[start of RECORDS SHOWN]

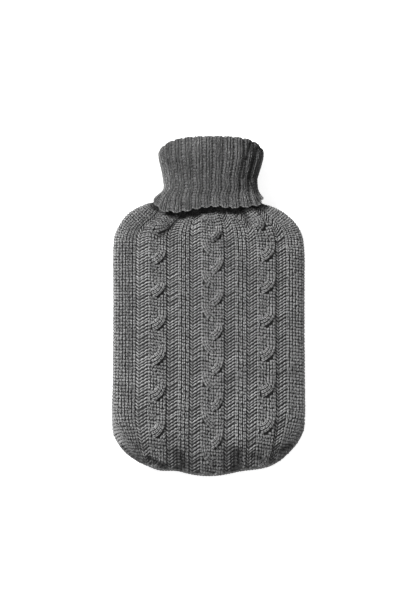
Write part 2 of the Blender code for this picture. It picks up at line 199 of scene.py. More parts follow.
# %% The wool material
def wool(name, deep, dark, light, ply_depth, fuzz_depth):
    """Melange wool between two greys, and a third, deeper grey where painted shade darkens it;
    bumps in metres.
    """
    material = bpy.data.materials.new(name)
    material.use_nodes = True
    tree = material.node_tree
    surface = tree.nodes["Principled BSDF"]
    place = add_node(tree, "ShaderNodeTexCoord").outputs["Object"]

    fibres = add_node(tree, "ShaderNodeTexNoise", Scale=900.0, Detail=3.0, Roughness=0.7)
    clouds = add_node(tree, "ShaderNodeTexNoise", Scale=42.0, Detail=3.0)
    for noise in (fibres, clouds):
        tree.links.new(place, noise.inputs["Vector"])
    tone = mix_factor(tree, "MULTIPLY", fibres.outputs["Fac"], 0.75)
    tone = mix_factor(tree, "ADD", tone, mix_factor(tree, "MULTIPLY", clouds.outputs["Fac"], 0.25))
    if ply_depth:
        # painted shade: each point's painted shade pulls its tone towards the deep grey
        painted_shade = add_node(tree, "ShaderNodeAttribute", attribute_name="painted_shade").outputs["Fac"]
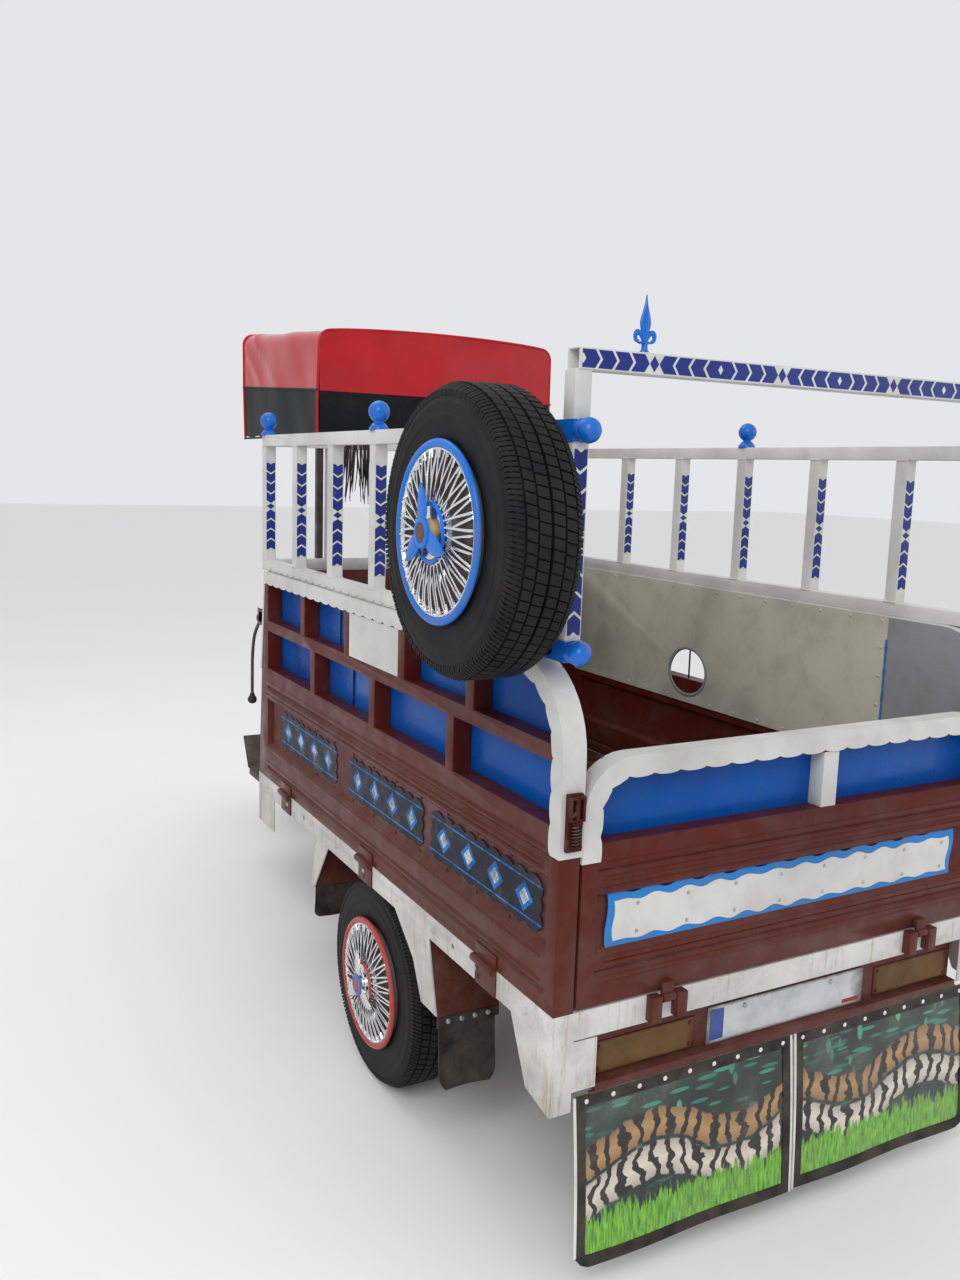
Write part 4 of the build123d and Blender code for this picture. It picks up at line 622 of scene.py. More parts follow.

[end of RECORDS SHOWN]

- WHAT IS ASKED
Reproduce each entry above exactly, keeping every word.

- SOLUTION TO THIS EXERCISE
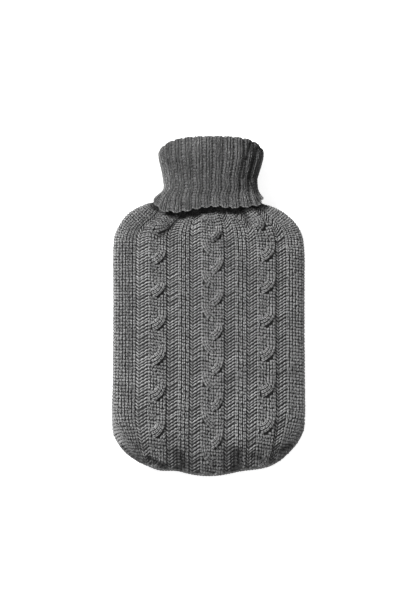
Write part 2 of the Blender code for this picture. It picks up at line 199 of scene.py. More parts follow.
# %% The wool material
def wool(name, deep, dark, light, ply_depth, fuzz_depth):
    """Melange wool between two greys, and a third, deeper grey where painted shade darkens it;
    bumps in metres.
    """
    material = bpy.data.materials.new(name)
    material.use_nodes = True
    tree = material.node_tree
    surface = tree.nodes["Principled BSDF"]
    place = add_node(tree, "ShaderNodeTexCoord").outputs["Object"]

    fibres = add_node(tree, "ShaderNodeTexNoise", Scale=900.0, Detail=3.0, Roughness=0.7)
    clouds = add_node(tree, "ShaderNodeTexNoise", Scale=42.0, Detail=3.0)
    for noise in (fibres, clouds):
        tree.links.new(place, noise.inputs["Vector"])
    tone = mix_factor(tree, "MULTIPLY", fibres.outputs["Fac"], 0.75)
    tone = mix_factor(tree, "ADD", tone, mix_factor(tree, "MULTIPLY", clouds.outputs["Fac"], 0.25))
    if ply_depth:
        # painted shade: each point's painted shade pulls its tone towards the deep grey
        painted_shade = add_node(tree, "ShaderNodeAttribute", attribute_name="painted_shade").outputs["Fac"]
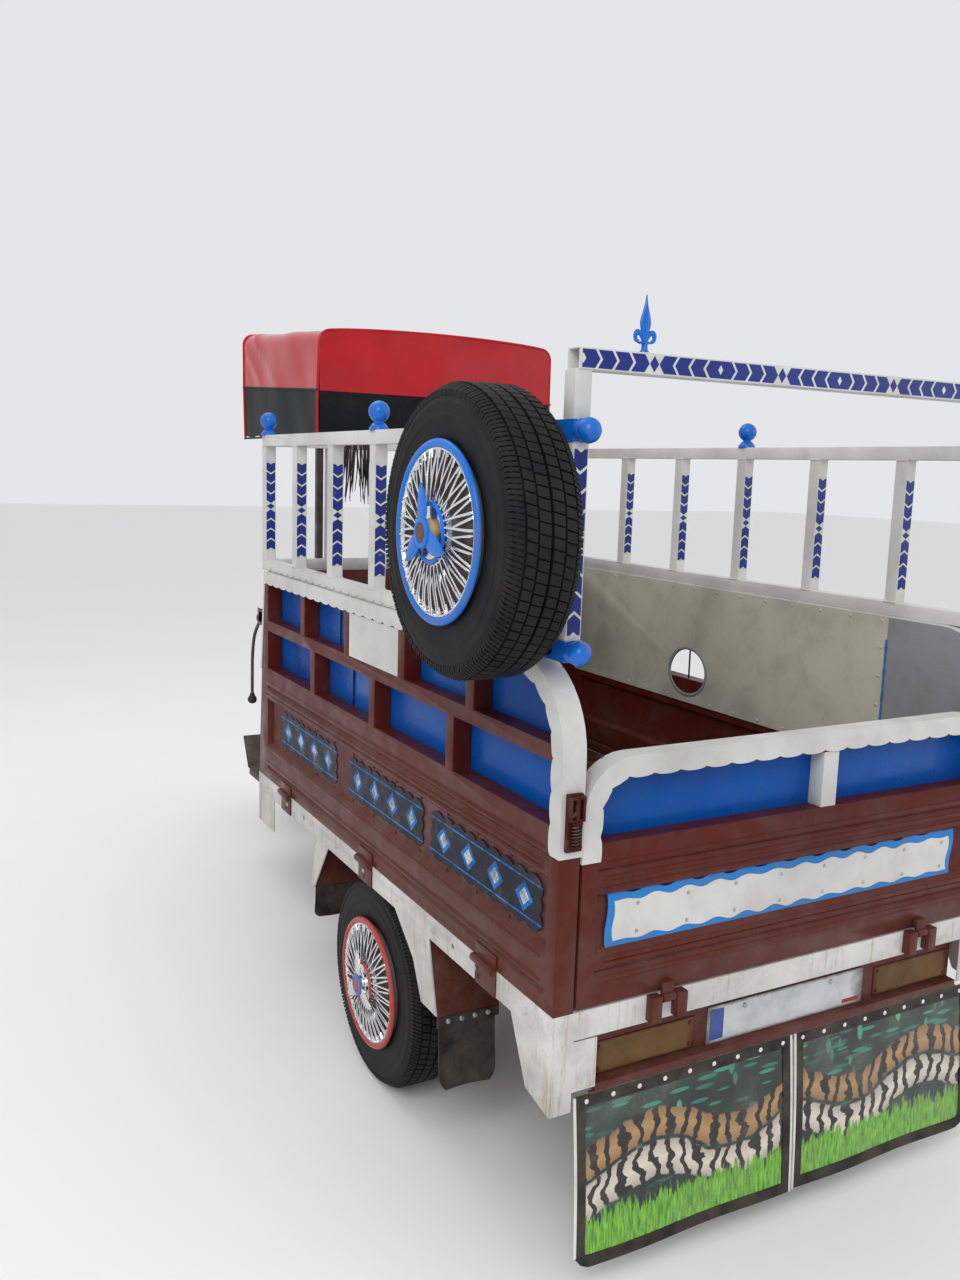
Write part 4 of the build123d and Blender code for this picture. It picks up at line 622 of scene.py. More parts follow.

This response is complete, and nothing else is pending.